Buyanga rescues desperate Zimbabweans left out of SA food aid scheme
JOHANNESBURG, South Africa – A 35-day coronavirus lockdown imposed by the South African government has left many Zimbabweans in the lurch.
An estimated three million Zimbabweans, escaping an economic crisis at home, eke out a living in South Africa. Most operate in the shadows because they lack the necessary permits to live and work in Africa’s most industrialised nation.
President Cyril Ramaphosa announced a R500 billion (US$26.3 billion) rescue package on Tuesday, equivalent to 10 percent of South Africa’s GDP, to try to cushion the economic blow of the coronavirus pandemic.
Ramaphosa pledged to prioritise “the relief of hunger and social distress across our communities,” including with the distribution of 250,000 food parcels in the coming weeks, and to reopen the economy as soon as it is feasible to do so. Poor South Africans will get grants of R350 per month for six months, he announced.
But most Zimbabweans, a large majority living from hand to mouth as restaurant workers, gardeners and workmen, do not qualify for this relief because of their illegal alien status. Unable to pay rent or buy food, at least 3,000 have asked the embassy in Pretoria to facilitate their return home – even in the knowledge that the first 21 days will be spent in mandatory quarantine.

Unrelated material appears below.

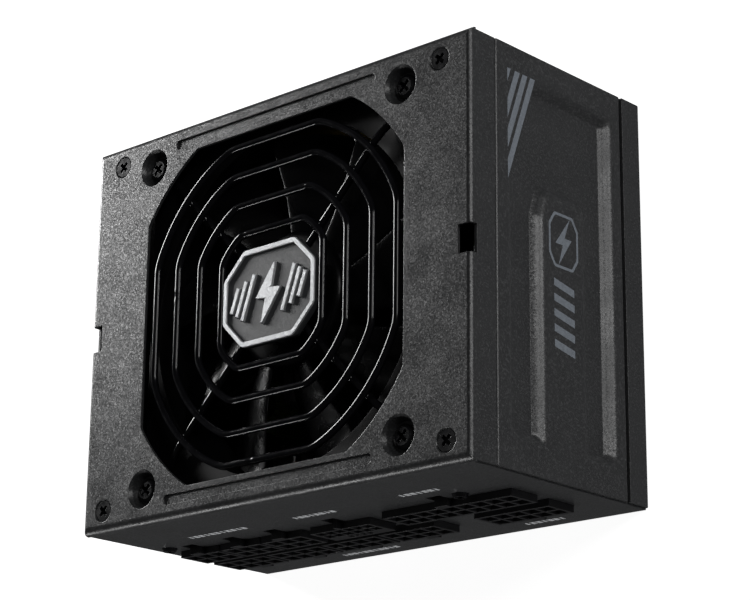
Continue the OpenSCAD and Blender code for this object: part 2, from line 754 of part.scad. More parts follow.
// A housing with two rows of square cells and a latch rib on one side
module cell_socket(s) {
    x = s[0];
    w = socket_w(s[1]);
    low = s[2];
    rib = s[3] > 0 ? low + socket_h : low - latch_rise;
    color("#0d0e0f") difference() {
        union() {
            box_between([x - w / 2, socket_front_y, low], [x + w / 2, socket_back_y, low + socket_h]);
            box_between([x - latch_w / 2, socket_front_y, rib], [x + latch_w / 2, -44, rib + latch_rise]);
        }
        for (c = [0:s[1] - 1], r = [-0.5, 0.5])
            translate([x + (c - (s[1] - 1) / 2) * cell_pitch, 0, low + socket_h / 2 + r * row_pitch])
                box_between([-cell_w / 2, socket_front_y - eps, -cell_w / 2],
                    [cell_w / 2, socket_back_y - 2.8, cell_w / 2]);
    }
}

module socket_18_pin() { cell_socket([main_x, 9, main_row_z, 1]); }
module socket_10_pin() { cell_socket([aux_x, 5, lower_row_z, -1]); }
module socket_6_pin(i) { cell_socket([small_x[i], 3, upper_row_z, 1]); }
module socket_8_pin(i) { cell_socket([medium_x[i], 4, lower_row_z, -1]); }

// The high power socket: twelve cells of 3 mm pitch over four small sense cells
power_pitch = 3;
power_rows = [7.5, 4.5];
sense_row = 1.7;

module socket_16_pin() {
    color("#0d0e0f") difference() {
        union() {
            box_between([power_x - power_w / 2, socket_front_y, upper_row_z],
                [power_x + power_w / 2, socket_back_y, upper_row_z + socket_h]);
            box_between([power_x - 0.6, socket_front_y, upper_row_z + socket_h],
                [power_x + 0.6, -44, upper_row_z + socket_h + latch_rise]);
        }
        for (c = [0:5], r = power_rows)
            translate([power_x + (c - 2.5) * power_pitch, 0, upper_row_z + r])
                box_between([-1.25, socket_front_y - eps, -1.25], [1.25, socket_back_y - 2.8, 1.25]);
        for (c = [0:3]) translate([power_x + (c - 1.5) * 2, 0, upper_row_z + sense_row])
            box_between([-0.7, socket_front_y - eps, -0.8], [0.7, socket_back_y - 2.8, 0.8]);
    }
}

module socket_contacts() {
    pin_front_y = socket_front_y + 1.6;
    pin_back_y = socket_back_y - 2.8;
    color("lightgray") {
        for (s = cell_sockets, c = [0:s[1] - 1], r = [-0.5, 0.5])
            translate([s[0] + (c - (s[1] - 1) / 2) * cell_pitch, 0, s[2] + socket_h / 2 + r * row_pitch])
                box_between([-0.55, pin_front_y, -0.55], [0.55, pin_back_y, 0.55]);
        for (c = [0:5], r = power_rows)
            translate([power_x + (c - 2.5) * power_pitch, 0, upper_row_z + r])
                box_between([-0.45, pin_front_y, -0.45], [0.45, pin_back_y, 0.45]);
        for (c = [0:3]) translate([power_x + (c - 1.5) * 2, 0, upper_row_z + sense_row])
            box_between([-0.3, pin_front_y, -0.3], [0.3, pin_back_y, 0.3]);
    }
}

module modular_board() {
    color("darkgreen") box_between([-58.5, socket_back_y, board_top_z],
        [57, socket_back_y + board_t, 42.8]);
}

module bus_bars() {
    rear = socket_back_y + board_t;
    color("peru") for (x = [-25, 0, 25]) {
        box_between([x - 6, rear, board_top_z], [x + 6, rear + 6, board_top_z + 1.2]);
        box_between([x - 6, rear, board_top_z], [x + 6, rear + 1.2, board_top_z + 9]);
    }
}

// ---------- main board ----------

module main_board() {
    color("darkgreen") difference() {
        box_between([-56.5, -34, board_low_z], [56.5, 47.5, board_top_z]);
        for (p = standoff_xy) translate([p[0], p[1], board_low_z - eps]) cylinder(r = 1.25, h = board_t + 1);
    }
}

module board_standoffs() {
    color("goldenrod") for (p = standoff_xy) translate([p[0], p[1], 0]) difference() {
        union() {
            translate([0, 0, sheet]) cylinder(r = 3, h = board_low_z - sheet, $fn = 6);
            translate([0, 0, 0.1]) cylinder(r = 1.25, h = 1);
        }
        translate([0, 0, 1.6]) cylinder(r = 1.25, h = 6);
    }
}

module board_screws() {
    color("silver") for (p = standoff_xy) translate([p[0], p[1], board_top_z]) difference() {
        union() {
            cylinder(r1 = 2.7, r2 = 2.1, h = 1.6);
            translate([0, 0, -4.6]) cylinder(r = 1.25, h = 5);
        }
        translate([0, 0, 1.6]) cross_recess(3, 1);
    }
}

module bulk_capacitor() {
    color("#1d2a44") translate([-42, 27, board_top_z]) rotate_extrude()
        polygon([[0, 0], [12.2, 0], [13, 0.8], [13, 2.2], [12.4, 2.8], [13, 3.4], [13, 32.6], [12.4, 33.2],
            [10.8, 33.2], [10.6, 32.6], [0, 32.6]]);
}

module transformer_core() {
    color("#2c2c2e") translate([14, -5, board_top_z]) difference() {
        box_between([-14, -8, 4], [14, 8, 30]);
        box_between([-10, -9, 8], [-4.5, 9, 26]);
        box_between([4.5, -9, 8], [10, 9, 26]);
    }
}

module transformer_winding() {
    color("khaki") translate([14, -5, board_top_z]) difference() {
        union() {
            box_between([-10, -13, 8], [10, 13, 26]);
            box_between([-13, -13, 0], [13, 13, 4]);
            box_between([-9, -13, 4], [9, -8.4, 8]);
            box_between([-9, 8.4, 4], [9, 13, 8]);
        }
        box_between([-4.5, -8, 7], [4.5, 8, 27]);
    }
}

module pfc_choke() {
    color("khaki") translate([-17, 36, board_top_z]) {
        box_between([-10, -10, 0], [10, 10, 3]);
        box_between([-10, -8, 3], [10, 8, 7]);
        cylinder(r = 9.6, h = 30);
        box_between([-10, -8, 29], [10, 8, 33.6]);
    }
}

module line_choke() {
    color("olivedrab") translate([19, 21.5, board_top_z + 11]) rotate([0, 90, 0]) {
        difference() {
            cylinder(r = 10, h = 8, center = true);
            cylinder(r = 4.4, h = 9, center = true);
        }
        for (a = [0:30:330]) rotate(a) translate([7.2, 0, 0]) cube([6.4, 1.4, 9], center = true);
    }
    color("olivedrab") box_between([14, 12, board_top_z], [24, 31, board_top_z + 2]);
}

module rectifier() {
    color("#1a1a1c") {
        box_between([26, 21, board_top_z + 3], [46, 24.4, board_top_z + 20]);
        for (i = [0:3]) translate([29 + 4.7 * i, 22.7, board_top_z]) cylinder(r = 0.6, h = 4, $fn = 24);
    }
}

// A finned plate: the back is at x0, and the fins reach towards +X or -X
module finned_plate(x0, y0, y1, h, dir) {
    back = 2.4;
    reach = 11;
    translate([x0, 0, board_top_z]) {
        box_between([min(0, dir * back), y0, 0], [max(0, dir * back), y1, h]);
        for (z = [3:4:h - 1])
            box_between([min(0, dir * reach), y0, z], [max(0, dir * reach), y1, z + 1.2]);
    }
}

// One for the transistors of the primary side, and one for those of the output side
module heatsinks() {
    color("silver") {
        finned_plate(-19.5, -18, 22, 31, 1);
        finned_plate(45, -18, 12, 27, -1);
    }
}

module power_transistors() {
    color("#1a1a1c") {
        for (y = [-12, 0]) box_between([-24, y - 5, board_top_z + 9], [-19.5, y + 5, board_top_z + 24]);
        for (y = [-12, 0], s = [-1, 0, 1]) translate([-21.8, y + 2.54 * s, board_top_z])
            cylinder(r = 0.5, h = 9.5, $fn = 24);
        for (y = [-12, -1]) box_between([45, y - 4, board_top_z + 8], [48, y + 4, board_top_z + 20]);
        for (y = [-12, -1], s = [-1, 0, 1]) translate([46.5, y + 2.54 * s, board_top_z])
            cylinder(r = 0.5, h = 8.5, $fn = 24);
    }
}

module output_capacitors() {
    color("lightsteelblue") for (i = [0:8]) translate([-38 + 10 * i, -26, board_top_z]) rotate_extrude()
        polygon([[0, 0], [3.8, 0], [4, 0.3], [4, 1.4], [3.6, 1.8], [4, 2.2], [4, 11.6], [3.6, 12], [0, 12]]);
}

module output_chokes() {
    color("darkkhaki") for (x = [-47, -32.5]) translate([x, -10, board_top_z]) difference() {
        union() {
            cylinder(r = 6.6, h = 8);
            for (a = [0:30:330]) rotate(a) translate([4.9, 0, 4.5]) cube([4.2, 1.4, 9], center = true);
        }
        translate([0, 0, -1]) cylinder(r = 3, h = 11);
    }
}

module converter_boards() {
    color("darkgreen") for (y = [0.5, 7]) {
        box_between([-55, y, board_top_z], [-28, y + 1.6, board_top_z + 25]);
        for (x = [-51, -42, -33])
            box_between([x - 2.5, y + 1.6, board_top_z + 12], [x + 2.5, y + 3, board_top_z + 18]);
    }
}

module fuse() {
    color("tan") translate([53, 14, board_top_z + 3.6]) rotate([-90, 0, 0]) {
        cylinder(r = 2.6, h = 20);
        for (y = [0, 15]) translate([0, 0, y]) cylinder(r = 3, h = 5);
    }
}

cover();
side_panel_right();
side_panel_left();
base_tray();
front_panel();
rear_panel();
wall_angles();
cover_screws();
tray_rivets();
panel_screws();
board_brackets();
spec_label();
insulating_sheet();
fan_grille();
badge_plate();
badge_field();
badge_emblem();
fan_frame();
fan_screws();
fan_rotor();
rotor_magnet();
fan_shaft();
fan_bearing();
stator_core();
stator_coils();
fan_cable();
ac_inlet();
inlet_pins();
switch_housing();
switch_rocker();
switch_terminals();
mains_leads();
modular_board();
socket_18_pin();
socket_10_pin();
for (i = [0:len(SOCKETS_6) - 1]) socket_6_pin(i);
for (i = [0:len(SOCKETS_8) - 1]) socket_8_pin(i);
socket_16_pin();
socket_contacts();
bus_bars();
main_board();
board_standoffs();
board_screws();
bulk_capacitor();
transformer_core();
transformer_winding();
pfc_choke();
line_choke();
rectifier();
heatsinks();
power_transistors();
output_capacitors();
output_chokes();
converter_boards();
fuse();
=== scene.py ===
import json
import math

import bmesh
import bpy
from mathutils import Matrix, Vector


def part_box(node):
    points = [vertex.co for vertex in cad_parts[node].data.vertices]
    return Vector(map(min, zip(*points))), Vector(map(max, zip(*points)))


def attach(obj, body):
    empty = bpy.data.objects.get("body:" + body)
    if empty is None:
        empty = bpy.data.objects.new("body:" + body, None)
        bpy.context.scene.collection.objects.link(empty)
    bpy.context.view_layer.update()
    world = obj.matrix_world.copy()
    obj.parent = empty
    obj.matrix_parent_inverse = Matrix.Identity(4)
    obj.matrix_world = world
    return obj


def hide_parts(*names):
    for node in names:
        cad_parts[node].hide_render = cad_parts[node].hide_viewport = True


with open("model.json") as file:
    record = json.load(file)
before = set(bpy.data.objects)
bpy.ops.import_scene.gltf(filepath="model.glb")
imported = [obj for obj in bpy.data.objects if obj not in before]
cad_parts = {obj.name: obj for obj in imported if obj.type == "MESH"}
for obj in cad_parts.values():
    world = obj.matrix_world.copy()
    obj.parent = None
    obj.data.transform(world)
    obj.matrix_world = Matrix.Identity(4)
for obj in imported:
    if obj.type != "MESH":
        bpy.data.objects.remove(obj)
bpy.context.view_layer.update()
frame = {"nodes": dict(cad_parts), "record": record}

# The pieces are laid out in millimetres and turned into metres when a mesh is made. The camera, the
# lights and the floor are in metres.
MM = 0.001
CASE = "case"
ROTOR = "rotor"
ROCKER = "rocker"


def box_mm(node):
    """The lowest and highest corner of a CAD node, in millimetres."""
    low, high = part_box(node)
    return low / MM, high / MM


wall_low = box_mm("front_panel")[0]
panel_high = box_mm("side_panel_right")[1]
grille_low, grille_high = box_mm("fan_grille")
rotor_low, rotor_high = box_mm("fan_rotor")
badge_low, badge_high = box_mm("badge_plate")
rocker_low, rocker_high = box_mm("switch_rocker")
case_top = box_mm("cover")[1].z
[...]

In the gloom, there was small cheer for over a hundred families in the quaint old suburb of Yeoville, Johannesburg, on Thursday when the African Medallion Group (AMG) delivered food parcels to ease the suffering.

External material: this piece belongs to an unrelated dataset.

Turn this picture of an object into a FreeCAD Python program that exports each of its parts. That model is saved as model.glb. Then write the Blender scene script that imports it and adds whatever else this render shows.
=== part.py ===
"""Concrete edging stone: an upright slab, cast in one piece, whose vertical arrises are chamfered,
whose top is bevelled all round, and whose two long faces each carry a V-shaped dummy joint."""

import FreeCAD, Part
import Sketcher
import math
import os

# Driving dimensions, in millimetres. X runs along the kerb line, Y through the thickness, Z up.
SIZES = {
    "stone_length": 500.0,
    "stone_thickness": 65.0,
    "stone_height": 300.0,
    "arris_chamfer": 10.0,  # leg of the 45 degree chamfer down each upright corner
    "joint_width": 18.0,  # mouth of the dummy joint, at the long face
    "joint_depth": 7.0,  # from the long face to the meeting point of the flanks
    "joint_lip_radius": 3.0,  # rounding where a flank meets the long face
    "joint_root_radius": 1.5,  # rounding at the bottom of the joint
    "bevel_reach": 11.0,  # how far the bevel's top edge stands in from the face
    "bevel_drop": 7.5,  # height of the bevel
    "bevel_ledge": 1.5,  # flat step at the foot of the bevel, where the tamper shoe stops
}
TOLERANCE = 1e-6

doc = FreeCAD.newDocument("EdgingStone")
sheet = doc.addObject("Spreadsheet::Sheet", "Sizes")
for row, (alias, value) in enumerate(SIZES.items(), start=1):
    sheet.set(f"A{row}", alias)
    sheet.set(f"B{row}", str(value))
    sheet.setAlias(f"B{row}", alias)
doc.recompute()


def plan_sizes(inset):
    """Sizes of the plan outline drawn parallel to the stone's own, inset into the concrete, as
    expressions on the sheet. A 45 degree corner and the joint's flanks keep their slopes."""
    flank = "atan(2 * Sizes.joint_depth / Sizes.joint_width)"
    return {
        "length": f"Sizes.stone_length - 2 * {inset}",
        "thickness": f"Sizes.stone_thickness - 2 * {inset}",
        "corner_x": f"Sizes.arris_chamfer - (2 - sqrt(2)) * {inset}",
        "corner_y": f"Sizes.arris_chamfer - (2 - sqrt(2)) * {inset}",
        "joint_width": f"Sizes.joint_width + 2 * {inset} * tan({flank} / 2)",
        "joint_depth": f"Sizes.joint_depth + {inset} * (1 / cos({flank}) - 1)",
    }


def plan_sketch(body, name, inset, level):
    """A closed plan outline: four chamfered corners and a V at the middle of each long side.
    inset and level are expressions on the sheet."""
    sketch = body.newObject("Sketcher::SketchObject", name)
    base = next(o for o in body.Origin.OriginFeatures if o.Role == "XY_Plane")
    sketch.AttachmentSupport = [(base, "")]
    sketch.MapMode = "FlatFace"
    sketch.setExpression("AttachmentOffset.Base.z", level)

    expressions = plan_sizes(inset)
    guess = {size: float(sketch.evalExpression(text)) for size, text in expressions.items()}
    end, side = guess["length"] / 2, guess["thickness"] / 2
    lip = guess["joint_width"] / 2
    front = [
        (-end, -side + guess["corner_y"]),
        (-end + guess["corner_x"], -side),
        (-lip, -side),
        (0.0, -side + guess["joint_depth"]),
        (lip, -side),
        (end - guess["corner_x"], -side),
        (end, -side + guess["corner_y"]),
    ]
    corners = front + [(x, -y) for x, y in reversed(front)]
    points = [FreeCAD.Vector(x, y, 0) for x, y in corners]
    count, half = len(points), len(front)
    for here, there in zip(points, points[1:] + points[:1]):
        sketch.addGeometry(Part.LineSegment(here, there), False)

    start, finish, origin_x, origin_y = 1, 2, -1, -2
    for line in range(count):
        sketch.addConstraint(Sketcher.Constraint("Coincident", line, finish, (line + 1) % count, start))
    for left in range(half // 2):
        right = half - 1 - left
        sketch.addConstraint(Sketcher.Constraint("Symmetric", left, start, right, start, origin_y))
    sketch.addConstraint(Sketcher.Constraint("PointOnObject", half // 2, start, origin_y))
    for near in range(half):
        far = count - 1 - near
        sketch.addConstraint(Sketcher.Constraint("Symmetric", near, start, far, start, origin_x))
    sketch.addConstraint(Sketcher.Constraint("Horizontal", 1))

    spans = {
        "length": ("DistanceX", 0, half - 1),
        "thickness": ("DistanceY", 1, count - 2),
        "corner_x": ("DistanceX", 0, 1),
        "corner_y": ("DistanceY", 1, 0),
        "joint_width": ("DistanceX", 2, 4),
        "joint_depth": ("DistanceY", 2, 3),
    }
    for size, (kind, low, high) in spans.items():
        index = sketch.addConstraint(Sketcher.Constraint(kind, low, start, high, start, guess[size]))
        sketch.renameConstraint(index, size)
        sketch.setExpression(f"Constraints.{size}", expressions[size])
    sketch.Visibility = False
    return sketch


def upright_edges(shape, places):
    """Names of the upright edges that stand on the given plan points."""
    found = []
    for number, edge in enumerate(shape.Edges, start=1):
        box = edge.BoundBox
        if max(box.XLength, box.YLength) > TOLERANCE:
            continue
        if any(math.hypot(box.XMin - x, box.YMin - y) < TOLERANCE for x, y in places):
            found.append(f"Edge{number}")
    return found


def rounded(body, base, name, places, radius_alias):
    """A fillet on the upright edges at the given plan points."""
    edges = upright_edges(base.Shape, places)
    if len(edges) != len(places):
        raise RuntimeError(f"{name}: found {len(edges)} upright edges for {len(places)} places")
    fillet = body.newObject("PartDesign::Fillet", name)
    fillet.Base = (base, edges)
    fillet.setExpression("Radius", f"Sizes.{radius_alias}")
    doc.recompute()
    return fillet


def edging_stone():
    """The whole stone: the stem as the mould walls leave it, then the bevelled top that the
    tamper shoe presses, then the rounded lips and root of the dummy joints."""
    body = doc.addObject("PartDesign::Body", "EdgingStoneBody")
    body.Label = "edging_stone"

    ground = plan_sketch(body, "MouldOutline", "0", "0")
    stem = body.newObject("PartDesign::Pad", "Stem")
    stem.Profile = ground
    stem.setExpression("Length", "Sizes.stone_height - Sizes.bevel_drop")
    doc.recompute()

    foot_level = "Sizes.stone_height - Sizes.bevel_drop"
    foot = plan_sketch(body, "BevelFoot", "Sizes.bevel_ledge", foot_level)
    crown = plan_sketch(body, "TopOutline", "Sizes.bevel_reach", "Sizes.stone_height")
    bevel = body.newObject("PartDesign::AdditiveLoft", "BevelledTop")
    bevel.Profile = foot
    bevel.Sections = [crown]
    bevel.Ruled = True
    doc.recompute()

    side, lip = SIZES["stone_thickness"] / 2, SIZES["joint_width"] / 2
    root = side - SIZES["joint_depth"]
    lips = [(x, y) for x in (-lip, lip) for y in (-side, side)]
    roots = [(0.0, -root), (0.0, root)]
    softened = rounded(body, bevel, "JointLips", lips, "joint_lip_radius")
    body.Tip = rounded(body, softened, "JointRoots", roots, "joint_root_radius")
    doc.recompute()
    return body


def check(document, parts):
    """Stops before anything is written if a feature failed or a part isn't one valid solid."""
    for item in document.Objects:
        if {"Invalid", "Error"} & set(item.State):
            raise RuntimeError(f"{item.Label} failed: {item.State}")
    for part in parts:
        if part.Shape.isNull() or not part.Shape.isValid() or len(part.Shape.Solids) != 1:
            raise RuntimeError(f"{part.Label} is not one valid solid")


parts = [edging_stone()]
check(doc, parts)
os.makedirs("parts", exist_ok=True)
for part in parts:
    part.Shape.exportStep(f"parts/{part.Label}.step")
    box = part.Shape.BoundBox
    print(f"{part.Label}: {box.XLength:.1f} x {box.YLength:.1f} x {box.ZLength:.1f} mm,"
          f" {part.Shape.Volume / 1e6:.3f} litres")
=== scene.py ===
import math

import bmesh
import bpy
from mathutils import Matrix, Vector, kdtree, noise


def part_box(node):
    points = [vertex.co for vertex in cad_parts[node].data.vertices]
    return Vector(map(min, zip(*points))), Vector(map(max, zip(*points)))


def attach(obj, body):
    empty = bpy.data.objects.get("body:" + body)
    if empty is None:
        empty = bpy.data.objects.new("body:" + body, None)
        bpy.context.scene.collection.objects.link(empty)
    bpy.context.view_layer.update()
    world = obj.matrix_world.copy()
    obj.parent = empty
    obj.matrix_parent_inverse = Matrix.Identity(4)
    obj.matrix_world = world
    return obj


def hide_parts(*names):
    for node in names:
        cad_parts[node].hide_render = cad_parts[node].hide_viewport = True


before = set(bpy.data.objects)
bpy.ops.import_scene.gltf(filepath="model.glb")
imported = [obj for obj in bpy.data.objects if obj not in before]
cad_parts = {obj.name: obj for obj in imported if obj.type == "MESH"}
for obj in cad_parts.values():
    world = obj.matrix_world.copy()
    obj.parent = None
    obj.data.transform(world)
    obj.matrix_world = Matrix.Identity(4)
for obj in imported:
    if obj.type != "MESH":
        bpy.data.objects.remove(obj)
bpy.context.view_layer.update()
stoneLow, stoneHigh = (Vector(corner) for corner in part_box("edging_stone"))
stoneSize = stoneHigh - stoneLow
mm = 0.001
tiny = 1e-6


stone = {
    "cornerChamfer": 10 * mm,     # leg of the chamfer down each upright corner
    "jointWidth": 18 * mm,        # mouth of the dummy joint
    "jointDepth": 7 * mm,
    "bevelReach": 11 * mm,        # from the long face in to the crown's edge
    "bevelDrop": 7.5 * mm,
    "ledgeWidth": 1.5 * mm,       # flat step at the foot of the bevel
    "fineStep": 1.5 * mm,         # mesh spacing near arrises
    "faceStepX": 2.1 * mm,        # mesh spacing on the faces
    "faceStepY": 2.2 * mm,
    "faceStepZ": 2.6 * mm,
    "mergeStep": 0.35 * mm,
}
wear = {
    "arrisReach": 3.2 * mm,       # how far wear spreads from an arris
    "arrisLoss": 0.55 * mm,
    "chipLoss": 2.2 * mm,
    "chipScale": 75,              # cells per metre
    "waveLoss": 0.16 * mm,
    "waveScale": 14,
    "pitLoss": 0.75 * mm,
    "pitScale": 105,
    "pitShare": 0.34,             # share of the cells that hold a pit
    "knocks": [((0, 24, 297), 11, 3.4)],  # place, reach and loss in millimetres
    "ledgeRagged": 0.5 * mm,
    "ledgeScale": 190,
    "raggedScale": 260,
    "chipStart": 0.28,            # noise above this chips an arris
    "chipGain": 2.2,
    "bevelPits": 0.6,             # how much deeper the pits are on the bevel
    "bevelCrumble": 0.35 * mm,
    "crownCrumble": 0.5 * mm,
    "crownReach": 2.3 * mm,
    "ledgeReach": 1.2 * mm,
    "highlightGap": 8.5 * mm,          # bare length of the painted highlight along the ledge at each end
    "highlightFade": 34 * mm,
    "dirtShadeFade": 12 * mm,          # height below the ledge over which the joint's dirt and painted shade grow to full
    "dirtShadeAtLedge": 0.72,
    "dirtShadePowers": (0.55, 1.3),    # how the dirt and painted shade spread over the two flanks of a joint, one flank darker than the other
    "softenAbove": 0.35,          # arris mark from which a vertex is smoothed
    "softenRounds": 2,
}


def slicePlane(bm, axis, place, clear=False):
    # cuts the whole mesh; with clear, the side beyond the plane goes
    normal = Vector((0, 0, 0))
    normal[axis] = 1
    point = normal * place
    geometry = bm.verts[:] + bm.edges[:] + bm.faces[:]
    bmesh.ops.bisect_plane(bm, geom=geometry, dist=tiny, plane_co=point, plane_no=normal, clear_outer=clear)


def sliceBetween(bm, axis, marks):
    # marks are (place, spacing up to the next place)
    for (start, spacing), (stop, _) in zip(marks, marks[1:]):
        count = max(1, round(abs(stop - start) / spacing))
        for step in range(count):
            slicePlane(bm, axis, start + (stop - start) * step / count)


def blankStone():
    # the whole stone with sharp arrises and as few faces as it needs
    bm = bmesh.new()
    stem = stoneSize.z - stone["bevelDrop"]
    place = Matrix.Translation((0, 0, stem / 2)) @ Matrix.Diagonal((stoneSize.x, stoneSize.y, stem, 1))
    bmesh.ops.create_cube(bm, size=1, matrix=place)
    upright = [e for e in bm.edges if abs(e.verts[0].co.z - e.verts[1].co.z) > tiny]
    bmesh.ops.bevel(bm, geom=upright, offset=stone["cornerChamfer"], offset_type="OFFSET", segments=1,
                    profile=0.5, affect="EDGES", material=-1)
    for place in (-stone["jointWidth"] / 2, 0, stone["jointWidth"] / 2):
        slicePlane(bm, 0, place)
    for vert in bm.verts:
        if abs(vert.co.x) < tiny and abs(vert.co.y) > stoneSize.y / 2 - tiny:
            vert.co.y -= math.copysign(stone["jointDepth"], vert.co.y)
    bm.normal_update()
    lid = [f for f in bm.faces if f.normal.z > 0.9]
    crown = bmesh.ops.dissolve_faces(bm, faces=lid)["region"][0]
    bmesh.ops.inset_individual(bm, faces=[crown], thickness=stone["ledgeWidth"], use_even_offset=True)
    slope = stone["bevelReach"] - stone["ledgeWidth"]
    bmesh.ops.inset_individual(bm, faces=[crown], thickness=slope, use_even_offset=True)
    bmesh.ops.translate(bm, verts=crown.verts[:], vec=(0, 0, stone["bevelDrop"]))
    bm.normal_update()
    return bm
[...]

AMG, founded by the millionaire businessman Frank Buyanga, says it is spending R25 million helping poor communities live through the lockdown, due to expire on April 30.
After making food donations to communities in Alexandra, Johannesburg, Mamelodi in Pretoria and Emalahleni in Mpumalanga, AMG on Thursday answered the desperate call of Zimbabweans in Yeoville to bring some relief.
“We have come here to answer the call made by our brothers and sisters from Zimbabwe currently plying their trade across various sectors of industry in South Africa, and tremendously affected by the global Covid-19 pandemic,” AMG CEO Itai Maunganidze said at the hand-over ceremony organised by the Zimbabwe Community in South Africa (ZCSA), an NGO.
“The expressions of appreciation on the faces of the beneficiaries shows that this was a much-needed relief.”
The food parcels included maize meal, cooking oil and flour.
ZCSA chairman Ngqabutho Mabhena, whose organisation was at the forefront of campaigning for Zimbabweans to be granted special work permits resulting in about 200,000 benefitting from the scheme, said it was a desperate time for their community.
“We have been receiving calls from Zimbabweans and other migrants living in South Africa expressing their need for food since the start of the lockdown,” he said.
“Today, thanks to AMG, 120 families have been assisted with food packs which can at least keep them going for a few more days. We hope that other businesses will hear our cries during this time.”
The People’s Party, an opposition party led by the exiled former Zimbabwe minister Walter Mzembi last week wrote to Ramaphosa asking for aid to be extended to undocumented foreigners, including Zimbabweans.
Lloyd Msipa, the party’s secretary general, said in the letter: “Just like any other person in the world, they are traumatised by the virus and are hiding but hunger has now camped in their households inflicting a double tragedy. It’s a humanitarian crisis of never-been-seen proportions.”